3 Experiments and Results

We trained and evaluated the methods on two publicly available datasets: the ACDC cardiac segmentation challenge data [2] for which the Myocardium (Myo), the left and right ventricles (LV and RV) have been annotated, and the NCI-ISBI 2013 prostate segmentation challenge data [3] for which reference annotations of the central gland (CG) and the peripheral zone (PZ) were available. For the cardiac data we split the data into 160 training volumes and 40 validation volumes, and evaluated the algorithms on 100 images using the challenge server. For the prostate data we split 29 available training volumes into 12 training, 7 validation and 10 testing volumes. Training was performed on 2D slices.

We used \(\tau =0.99\) for the cardiac and \(\tau =0.90\) for the prostate experiments. For the separate CRF we used \(w_1=5, w_2=10, \sigma _\alpha =2, \sigma _\beta =0.1, \sigma _\gamma =5\) for the cardiac experiments and \(w_1=6, w_2=10, \sigma _\alpha =3, \sigma _\beta =0.01, \sigma _\gamma =2, \tau =0.9\) for the prostate, and for the CRF-RNN we used \(\sigma _\alpha =160\), for the cardiac data, \(\sigma _\alpha =250\) for the prostate, and \(\sigma _\beta =3, \sigma _\gamma =10\) for both datasets.

In the following experiments, the simple recursive training strategy which does not make use of pairwise terms in Eq. 4, nor uncertainty estimation, is called base. We evaluated the performance with and without the components discussed above. Additionally, we also investigated the same segmentation architecture on the fully labeled data to obtain an upper bound on the performance, and a version of base in which we did not perform any recursions, but used the network parameters learned directly on the seed regions \(\hat{\mathbf {z}}\).

The Dice scores with respect to the reference annotations for all the examined methods and structures are shown in Table 1. Note that ACDC challenge server did not allow for higher precision Dice reporting in the post-challenge phase. Example segmentations for the two best performing methods are shown in Fig. 3 for the cardiac and prostate data, respectively.
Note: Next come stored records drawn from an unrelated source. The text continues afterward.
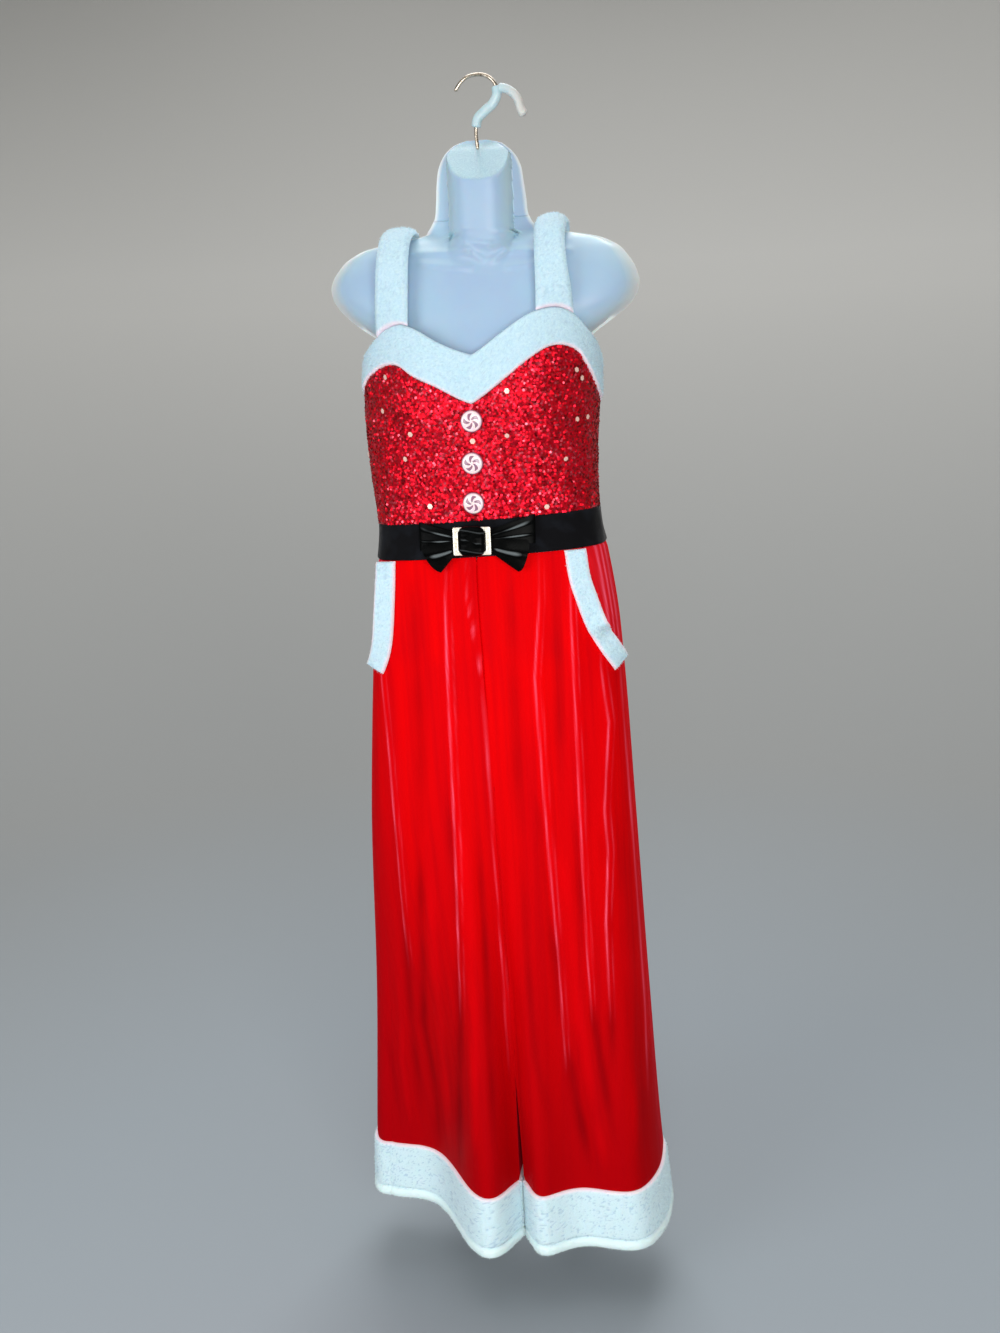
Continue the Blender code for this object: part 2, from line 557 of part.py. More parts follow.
def leg(side, face, a, z):
    """A leg's inner face. a runs from the side seam at 0, over the front or back, to the middle
    plane at 1, and from there along the inner wall to the inseam at 2."""
    row = section(z)
    from_side = np.clip(a, 0, 1) ** LEG_SPREAD
    from_centre = (1 - np.clip(a, 0, 1)) ** LEG_SPREAD
    over = 90 * face * from_side / (from_side + from_centre)
    base = body(np.where(side > 0, over, 180 - over), z)
    middle = row["middle"]
    x = middle + side * np.maximum(side * (base[..., 0] - middle), inner_offset(z))
    half = np.where(side > 0, row["left"] - middle, middle - row["right"])
    from_middle = np.abs(x - middle)
    side_y = np.where(side > 0, row["left_y"], row["right_y"])
    edge_y = np.where(face > 0, row["front"], row["back"])
    fade = np.clip((base[..., 1] - side_y) / (edge_y - side_y) / FOLD_FADE, 0, 1)
    depth = GROOVE_DEPTH * ease((GROOVE_STARTS - z) / (GROOVE_STARTS - HEM))
    groove = depth * np.exp(-((from_middle / GROOVE_WIDE) ** 2))
    y = base[..., 1] - face * (fold_offset(face, x, z, row) * fade - groove)
    inseam_y = (row["front"] + row["back"]) / 2
    y = y + (inseam_y - y) * np.clip(a - 1, 0, 1)
    return np.stack(np.broadcast_arrays(x, y, base[..., 2]), -1)


def leg_out(side, face, a, z):
    def surface(u, v):
        return leg(side, face, u, v)

    return facing(surface, a, z, -0.01 * side * face, 0.002)


def leg_end(z):
    """Where a panel's inner edge lies: the turned-in centre seam, the rise curve, the inseam."""
    return 1 + TURNED_IN + (1 - TURNED_IN) * ease((RISE_START - z) / (RISE_START - CROTCH))


def leg_wall(name, side, face, a, z, thick, slot, collection, gaps, lift=0.0):
    """A wall on a leg, from the grid of its places a and z."""
    out = leg_out(side, face, a, z)
    inner = leg(side, face, a, z) + out * lift
    outer = inner + out * thick
    return wall(name, draw_in(inner, gaps), draw_in(outer, gaps), slot, collection)


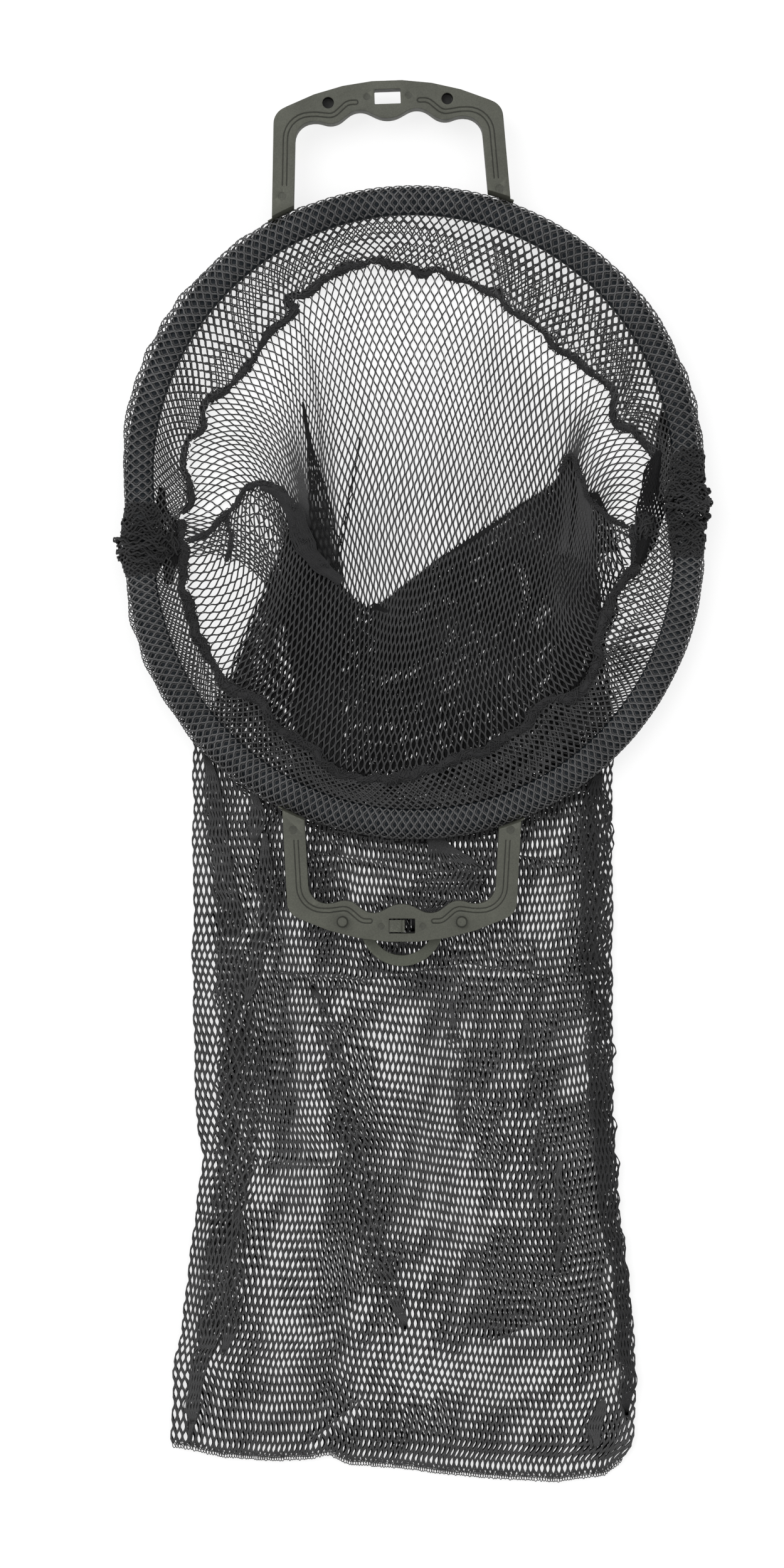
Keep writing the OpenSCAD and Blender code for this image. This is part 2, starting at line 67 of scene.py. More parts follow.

Table 1. Dice scores on Cardiac and Prostate datasets.
Fig. 3.
figure 3

Randomly sampled example segmentations for the two best performing training strategies for the (a) cardiac and (b) prostate data.

We observe that (a) the recursive training regime led to substantial improvements over non-recursive training, (b) the dropout based uncertainty was responsible for the largest improvements, (c) additional CRF led to further, albeit smaller improvements, (d) using CRF-RNN without uncertainty led to similar results as the separate CRF with uncertainty, (e) applying dropout uncertainty in conjunction with the CRF-RNN did not lead to additional improvements and performed slightly worse on the prostate. We believe this is due to the CRF-RNN module leading to unusual logit distributions at its input. On average, the training frameworks with (1) CRF-RNN, and with (2) separate CRF and uncertainty performed the best and similar to each other. Future work on integrating uncertainty with the CRF-RNN may lead to further improvements.

Most importantly, the results show that our proposed training strategy allows to learn a pixel-level segmentation network using scribble supervision alone with a remarkably small degradation compared to the fully supervised upper bound. For instance, the performance of the CRF-RNN method is only 4.5% worse on the prostate, and 2.9% worse on the cardiac data compared to fully supervised training. These results are also confirmed by the qualitative analysis. We believe this is likely an acceptable error margin for certain quantification studies where precise border delineation is of secondary importance such as automatic estimation cardiac ejection fractions [2].

4 Conclusion

In this paper, we investigated training strategies to train a fully automatic segmentation network with scribble supervision alone. We demonstrated the feasibility of the techniques on two publicly available medical image datasets and showed that only a remarkably small performance degradation is incurred with respect to fully supervised upper bound networks.